Contrary to the assertions of many of his critics, the policy positions revealed by Obama in recent weeks are part-and-parcel of an entirely consistent worldview. In April, Obama delivered a comprehensive foreign policy speech that was peppered with just the kind of sensible, pragmatic and straightforward ideas that have come to define his politics.
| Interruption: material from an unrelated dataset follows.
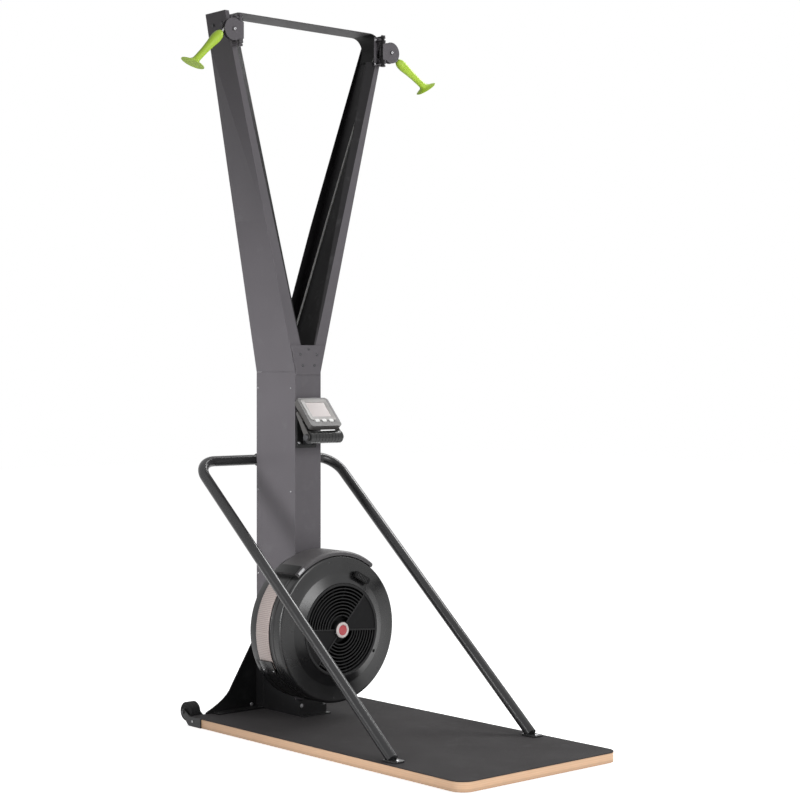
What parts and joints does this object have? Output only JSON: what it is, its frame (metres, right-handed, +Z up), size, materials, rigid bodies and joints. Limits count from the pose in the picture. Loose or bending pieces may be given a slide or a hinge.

Although he reiterated his initial opposition to the Iraq war and his desire for a U.S. withdrawal from that country, he resisted the impulse from the political left for a U.S. disengagement from the world, asserting that, “the security of the American people is inextricably linked to the security of all people.” Although he called for the renewal of diplomatic partnerships and alliances, he also spoke of rebuilding and expanding the U.S. military, “to protect ourselves and our vital interests when we are attacked or imminently threatened.” This was all topped off by a strong emphasis on stopping the proliferation of weapons of mass destruction, a niche issue of limited visibility, but tremendous importance that Obama has quickly made his own during his brief Senate tenure.

Such a plan is very characteristic of Obama’s political instincts. He has just as little patience for the principled gridlock that comes from ideological artifice as he does for the unprincipled compromise that comes from self-serving bipartisanship. In other words, Obama regularly gives ample fodder for political extremists of all stripes to both praise and criticize. Ideological purists loathe it. Many voters seem to love it.